Now consider the view from inside a black hole. The entire history of
the universe outside will effectively happen instantaneously at t=0, everything
that is ever sucked into the black hole will appear instantaneously, having
been ripped apart by the transition through the event horizon, with no
information remaining in it. There will, be at t=0, basically no space (there’s
a limit to how little space there is due to how much mass-energy can fit into
it) but as space expands out (orthogonally to space outside the black hole) you basically end up with a Big Bang. There is a natural correlation between a t=0
and a severely limited amount of space, there’s also a natural arrow of time, and
a natural expansion.
So that’s basically how I think of the Big Bang, with each universe
eventually (after an eternity) ending up ripped apart inside a new black hole
which has a new Big Bang and the routine keeps going, with multiple eternities (and
maybe even multiply infinite space, although that is less certain to me, particularly
given the initial non-zero space condition).

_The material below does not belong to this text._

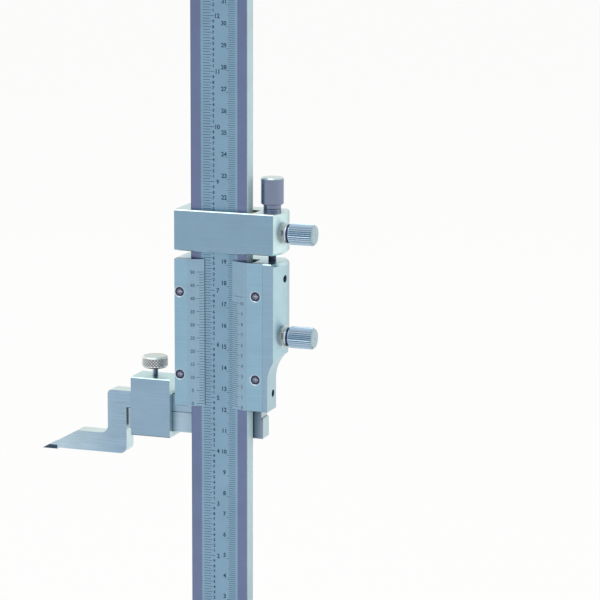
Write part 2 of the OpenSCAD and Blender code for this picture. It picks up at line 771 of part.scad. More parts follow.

The thing that I find so interesting with the No Boundary Proposal is not so much that it parallels my model (which it only does to
some small extent), but rather that there is a willingness to consider what I call i-time
especially given that it is an unavoidable consequence of my model. There’s also the fact that, as far as we inside
our black hole are concerned, the universe outside is as good as a
four-dimensional manifold – what happens (or rather happened) out there is all done and dusted, set in stone in a way
because it’s all in the past from our perspective (and it all happened instantaneously at t=0) and, from our perspective, the entire history of that external universe is in imaginary time, since that time is orthogonal to our time.
The benefit of my model is there’s a clear explanation as to the transition
to our time and our space. The down side
is, well, there are truly brilliant brains looking at the maths behind the four-dimensional
manifold and they seem to think that it works.
There’s just my brain looking at my model.